In each case, the PCF isn't replacing the EPD. It's enabling a faster, more efficient path to transparency, and keeping capital available for the investments that matter most.
The financial case
Because they focus on carbon only, PCFs are significantly faster and less expensive to produce than full EPDs.

At portfolio scale, that difference becomes significant. For a manufacturer seeking disclosure across 20 product lines, PCF coverage at an average of $7,500 per product costs around $150,000. Full EPD coverage across the same products, at an average of $35,000 each, could cost closer to $700,000. That difference represents capital that can instead go toward product redesign, supplier engagement, renewable energy, or selective EPD investment where it will deliver the greatest return.
For SME and component manufacturers in particular, this can be the difference between acting now and delaying disclosure altogether.
What this means for manufacturers now
Carbon transparency is becoming core business infrastructure. Manufacturers are being asked for better data, across more products, with greater speed and confidence.
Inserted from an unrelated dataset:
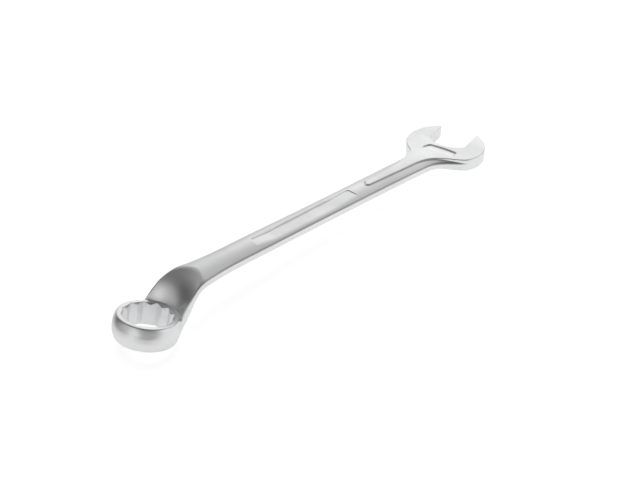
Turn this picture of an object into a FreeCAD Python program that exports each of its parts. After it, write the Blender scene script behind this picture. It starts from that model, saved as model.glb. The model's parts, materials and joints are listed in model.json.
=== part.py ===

PCFs are one of the most practical tools available for meeting that demand. They help organisations move quickly, build internal capability, support design and pre-sales conversations, and respond to market requirements, without the cost and complexity of full EPD coverage from day one.
EPDs remain critical where broader environmental disclosure is needed, and the two work best when used together strategically. But for most manufacturers, PCFs are what make large-scale, product-level carbon transparency possible in the first place.
The most effective strategies aren't built around choosing one or the other. They're built around starting smart, using PCFs to move quickly, generate value early, and create a foundation that supports everything that follows.